12. The surface treatment method according to claim 10, wherein after the surface treatment liquid is brought into contact with a surface of copper or a copper alloy, an acidic aqueous solution or an alkaline aqueous solution is brought into contact with the surface of the copper or the copper alloy.

13. An adhesion method, comprising: bringing the surface treatment liquid according to claim 4 into contact with at least one selected from the group consisting of a metal, an inorganic material, and a resin material to form a chemical conversion coating on the at least one, andcarrying out mutual adhesion through the chemical conversion coating.

14. An adhesion method for a metal to a resin material, comprising: bringing the surface treatment liquid according to claim 4 into contact with at least one of a metal or a resin material to form a chemical conversion coating on the at least one, andadhering the metal and the resin material to each other through the chemical conversion coating.
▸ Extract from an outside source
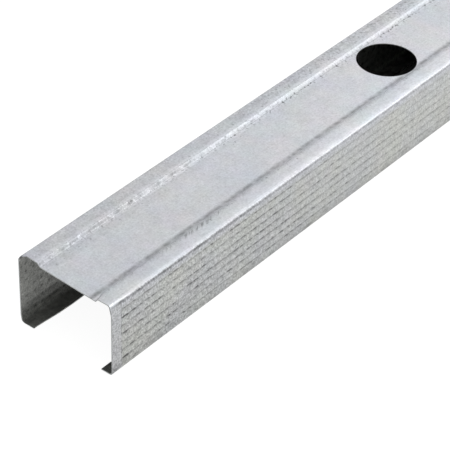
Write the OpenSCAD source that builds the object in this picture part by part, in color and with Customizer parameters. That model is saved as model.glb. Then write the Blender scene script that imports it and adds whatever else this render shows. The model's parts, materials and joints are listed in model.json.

15. A printed wiring board, wherein two materials selected from the group consisting of a metal, an inorganic material, and a resin material are adhered to each other through a chemical conversion coating formed from the surface treatment liquid according to claim 4.

16. A semiconductor wafer, wherein two materials selected from the group consisting of a metal, an inorganic material, and a resin material are adhered to each other through a chemical conversion coating formed from the surface treatment liquid according to claim 4.

17. An insulating composition, comprising: the coupling agent according to claim 3; anda resin material or an inorganic material.

18. An insulating material, comprising the insulating composition according to claim 17.

19. A printed wiring board, comprising an insulating layer obtained from the insulating composition according to claim 17.

20. A semiconductor wafer, comprising an insulating layer obtained from the insulating composition according to claim 17.